• [Available data]:

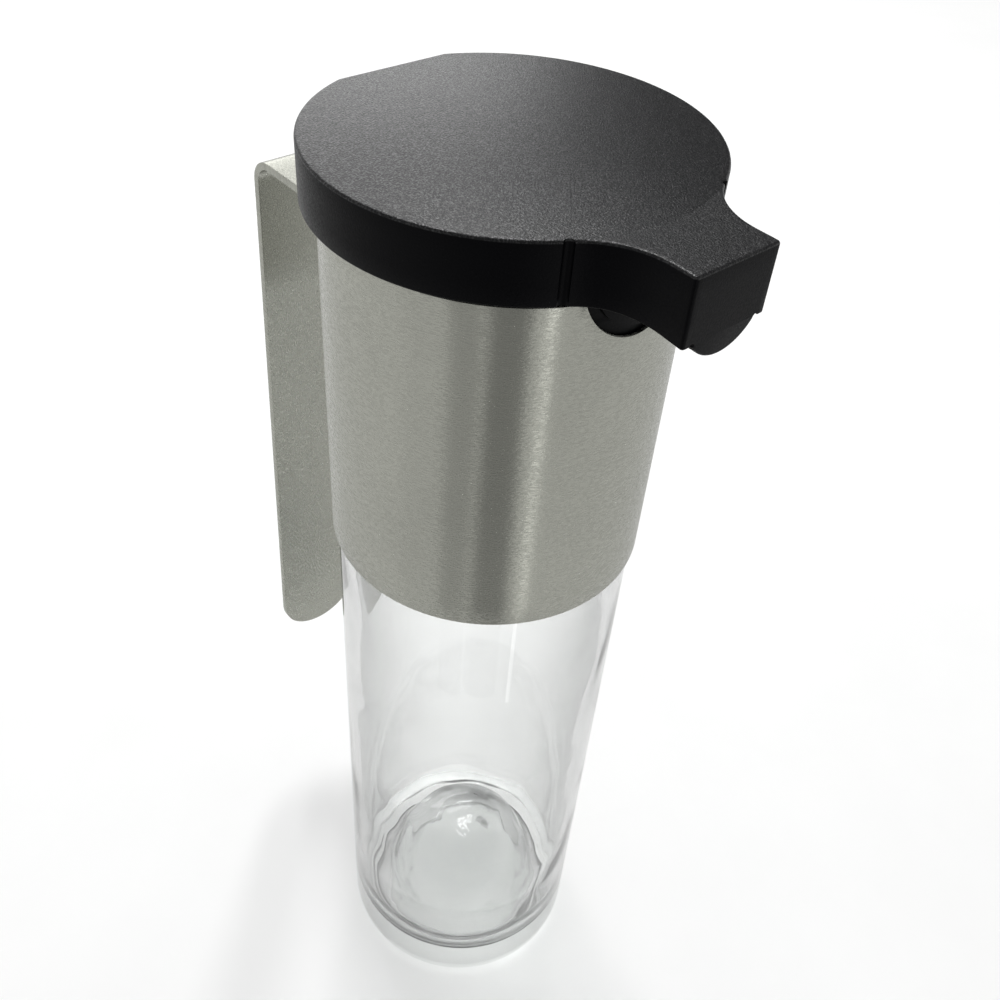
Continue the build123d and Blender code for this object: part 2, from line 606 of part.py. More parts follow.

---

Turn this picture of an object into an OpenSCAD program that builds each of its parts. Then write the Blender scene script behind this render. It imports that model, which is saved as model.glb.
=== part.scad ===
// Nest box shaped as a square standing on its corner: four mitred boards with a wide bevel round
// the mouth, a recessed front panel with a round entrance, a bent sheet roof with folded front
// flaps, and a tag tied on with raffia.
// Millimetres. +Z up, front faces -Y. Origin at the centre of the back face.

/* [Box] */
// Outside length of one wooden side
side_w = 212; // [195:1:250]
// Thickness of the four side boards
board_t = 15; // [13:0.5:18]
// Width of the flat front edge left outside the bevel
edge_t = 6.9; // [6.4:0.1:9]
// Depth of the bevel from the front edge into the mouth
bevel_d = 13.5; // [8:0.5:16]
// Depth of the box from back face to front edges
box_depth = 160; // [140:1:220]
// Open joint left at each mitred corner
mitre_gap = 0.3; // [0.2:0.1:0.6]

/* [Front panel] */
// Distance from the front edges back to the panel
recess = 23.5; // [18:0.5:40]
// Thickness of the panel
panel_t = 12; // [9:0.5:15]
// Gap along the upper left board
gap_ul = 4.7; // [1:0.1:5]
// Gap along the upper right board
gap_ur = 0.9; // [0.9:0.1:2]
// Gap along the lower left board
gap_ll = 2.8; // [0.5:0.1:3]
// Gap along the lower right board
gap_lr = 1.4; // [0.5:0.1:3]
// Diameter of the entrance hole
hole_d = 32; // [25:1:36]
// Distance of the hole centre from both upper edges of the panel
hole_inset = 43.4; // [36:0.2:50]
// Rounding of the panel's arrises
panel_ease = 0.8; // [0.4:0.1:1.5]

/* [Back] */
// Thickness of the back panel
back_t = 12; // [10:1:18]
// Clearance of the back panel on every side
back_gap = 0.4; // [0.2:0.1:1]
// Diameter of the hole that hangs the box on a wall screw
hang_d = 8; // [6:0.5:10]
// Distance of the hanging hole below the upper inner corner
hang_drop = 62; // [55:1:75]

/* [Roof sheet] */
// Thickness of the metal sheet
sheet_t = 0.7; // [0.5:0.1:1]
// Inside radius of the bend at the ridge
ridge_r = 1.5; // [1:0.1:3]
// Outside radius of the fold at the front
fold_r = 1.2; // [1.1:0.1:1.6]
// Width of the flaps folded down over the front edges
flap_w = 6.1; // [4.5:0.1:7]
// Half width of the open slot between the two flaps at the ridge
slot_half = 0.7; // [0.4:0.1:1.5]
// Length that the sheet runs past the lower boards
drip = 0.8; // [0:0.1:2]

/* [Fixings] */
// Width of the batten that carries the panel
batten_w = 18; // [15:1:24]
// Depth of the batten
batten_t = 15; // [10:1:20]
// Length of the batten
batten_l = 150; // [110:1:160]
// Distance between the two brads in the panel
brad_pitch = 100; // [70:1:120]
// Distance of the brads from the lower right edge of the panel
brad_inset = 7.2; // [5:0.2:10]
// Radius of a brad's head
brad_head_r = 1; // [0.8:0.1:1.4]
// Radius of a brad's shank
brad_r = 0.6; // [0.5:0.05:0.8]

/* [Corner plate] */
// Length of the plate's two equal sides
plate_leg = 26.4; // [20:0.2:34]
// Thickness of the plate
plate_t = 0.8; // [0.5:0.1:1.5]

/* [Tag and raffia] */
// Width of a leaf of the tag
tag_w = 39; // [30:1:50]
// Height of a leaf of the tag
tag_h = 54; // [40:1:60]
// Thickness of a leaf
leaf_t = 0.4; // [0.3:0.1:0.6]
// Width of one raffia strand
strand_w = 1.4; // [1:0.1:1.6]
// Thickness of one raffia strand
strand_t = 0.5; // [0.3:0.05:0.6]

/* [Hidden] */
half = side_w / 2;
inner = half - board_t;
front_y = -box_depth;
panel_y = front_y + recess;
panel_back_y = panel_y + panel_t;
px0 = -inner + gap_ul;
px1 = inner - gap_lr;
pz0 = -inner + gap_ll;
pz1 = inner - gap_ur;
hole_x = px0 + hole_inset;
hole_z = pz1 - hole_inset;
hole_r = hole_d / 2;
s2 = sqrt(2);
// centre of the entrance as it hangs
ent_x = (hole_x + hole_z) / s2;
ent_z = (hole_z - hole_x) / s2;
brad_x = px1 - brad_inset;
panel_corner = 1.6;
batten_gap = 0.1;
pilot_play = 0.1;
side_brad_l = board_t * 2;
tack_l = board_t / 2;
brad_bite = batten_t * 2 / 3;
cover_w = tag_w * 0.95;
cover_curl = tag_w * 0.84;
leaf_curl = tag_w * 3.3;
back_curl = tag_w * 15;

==

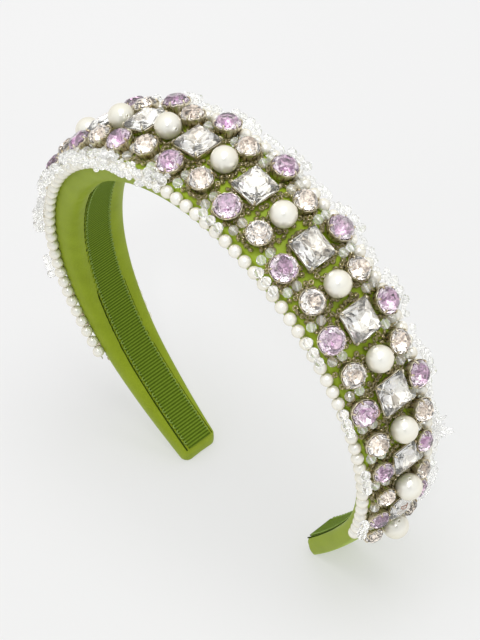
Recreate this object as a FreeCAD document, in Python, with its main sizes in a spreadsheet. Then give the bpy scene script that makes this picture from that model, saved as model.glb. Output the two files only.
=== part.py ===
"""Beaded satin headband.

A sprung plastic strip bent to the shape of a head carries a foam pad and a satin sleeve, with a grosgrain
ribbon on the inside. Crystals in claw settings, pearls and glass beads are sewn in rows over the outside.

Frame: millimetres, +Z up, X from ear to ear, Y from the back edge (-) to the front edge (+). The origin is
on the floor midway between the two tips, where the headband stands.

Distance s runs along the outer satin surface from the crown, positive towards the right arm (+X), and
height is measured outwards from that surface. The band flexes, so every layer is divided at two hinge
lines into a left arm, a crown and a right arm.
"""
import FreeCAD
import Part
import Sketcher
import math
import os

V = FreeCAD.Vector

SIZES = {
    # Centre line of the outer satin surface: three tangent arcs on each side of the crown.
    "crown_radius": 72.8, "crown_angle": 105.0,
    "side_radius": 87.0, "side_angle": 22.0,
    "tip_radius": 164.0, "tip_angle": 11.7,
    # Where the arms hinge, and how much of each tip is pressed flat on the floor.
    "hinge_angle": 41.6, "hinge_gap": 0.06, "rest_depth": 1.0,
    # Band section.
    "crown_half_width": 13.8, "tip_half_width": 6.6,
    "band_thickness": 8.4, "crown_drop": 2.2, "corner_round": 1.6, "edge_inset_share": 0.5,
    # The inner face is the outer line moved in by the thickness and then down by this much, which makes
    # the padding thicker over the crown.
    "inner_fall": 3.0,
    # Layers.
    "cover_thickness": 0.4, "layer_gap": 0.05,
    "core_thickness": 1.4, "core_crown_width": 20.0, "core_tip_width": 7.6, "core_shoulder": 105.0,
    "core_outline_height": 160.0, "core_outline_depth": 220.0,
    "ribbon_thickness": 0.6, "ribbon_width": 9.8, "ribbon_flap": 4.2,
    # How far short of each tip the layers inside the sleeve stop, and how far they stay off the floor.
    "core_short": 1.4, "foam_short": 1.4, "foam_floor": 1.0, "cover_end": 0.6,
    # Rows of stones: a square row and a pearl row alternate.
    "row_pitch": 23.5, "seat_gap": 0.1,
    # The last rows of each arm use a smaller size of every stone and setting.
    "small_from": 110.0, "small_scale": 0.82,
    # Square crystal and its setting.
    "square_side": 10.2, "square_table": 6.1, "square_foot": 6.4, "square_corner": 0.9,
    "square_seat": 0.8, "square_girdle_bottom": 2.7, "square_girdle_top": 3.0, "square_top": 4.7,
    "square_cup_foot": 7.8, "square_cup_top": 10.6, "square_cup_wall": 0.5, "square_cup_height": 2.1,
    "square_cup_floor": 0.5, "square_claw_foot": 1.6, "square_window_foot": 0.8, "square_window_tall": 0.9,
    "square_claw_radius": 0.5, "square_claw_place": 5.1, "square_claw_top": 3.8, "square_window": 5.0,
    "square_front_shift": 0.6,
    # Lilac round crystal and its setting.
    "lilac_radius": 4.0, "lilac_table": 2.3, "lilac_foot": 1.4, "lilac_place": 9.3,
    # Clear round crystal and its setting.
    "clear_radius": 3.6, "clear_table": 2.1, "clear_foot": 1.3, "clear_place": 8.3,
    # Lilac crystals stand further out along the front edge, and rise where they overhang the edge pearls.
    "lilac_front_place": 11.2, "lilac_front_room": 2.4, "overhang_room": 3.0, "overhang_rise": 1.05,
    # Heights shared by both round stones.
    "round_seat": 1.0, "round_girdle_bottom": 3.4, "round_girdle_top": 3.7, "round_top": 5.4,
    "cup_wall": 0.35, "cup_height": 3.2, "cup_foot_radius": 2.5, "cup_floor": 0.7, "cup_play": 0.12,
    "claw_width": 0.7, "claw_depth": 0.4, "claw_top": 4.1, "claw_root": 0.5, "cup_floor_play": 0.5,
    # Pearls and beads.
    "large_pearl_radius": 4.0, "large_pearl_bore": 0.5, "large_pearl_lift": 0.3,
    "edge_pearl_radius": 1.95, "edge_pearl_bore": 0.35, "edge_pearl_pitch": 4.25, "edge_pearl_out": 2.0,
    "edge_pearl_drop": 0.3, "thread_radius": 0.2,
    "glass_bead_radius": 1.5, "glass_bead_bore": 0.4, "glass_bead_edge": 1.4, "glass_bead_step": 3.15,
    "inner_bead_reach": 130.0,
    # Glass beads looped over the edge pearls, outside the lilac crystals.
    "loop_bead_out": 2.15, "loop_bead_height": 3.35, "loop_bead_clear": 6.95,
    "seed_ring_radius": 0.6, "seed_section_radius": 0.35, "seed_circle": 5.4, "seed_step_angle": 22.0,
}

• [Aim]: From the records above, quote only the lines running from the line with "Recreate this object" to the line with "on the floor midway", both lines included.

• [Exercise solution]:
Recreate this object as a FreeCAD document, in Python, with its main sizes in a spreadsheet. Then give the bpy scene script that makes this picture from that model, saved as model.glb. Output the two files only.
=== part.py ===
"""Beaded satin headband.

A sprung plastic strip bent to the shape of a head carries a foam pad and a satin sleeve, with a grosgrain
ribbon on the inside. Crystals in claw settings, pearls and glass beads are sewn in rows over the outside.

Frame: millimetres, +Z up, X from ear to ear, Y from the back edge (-) to the front edge (+). The origin is
on the floor midway between the two tips, where the headband stands.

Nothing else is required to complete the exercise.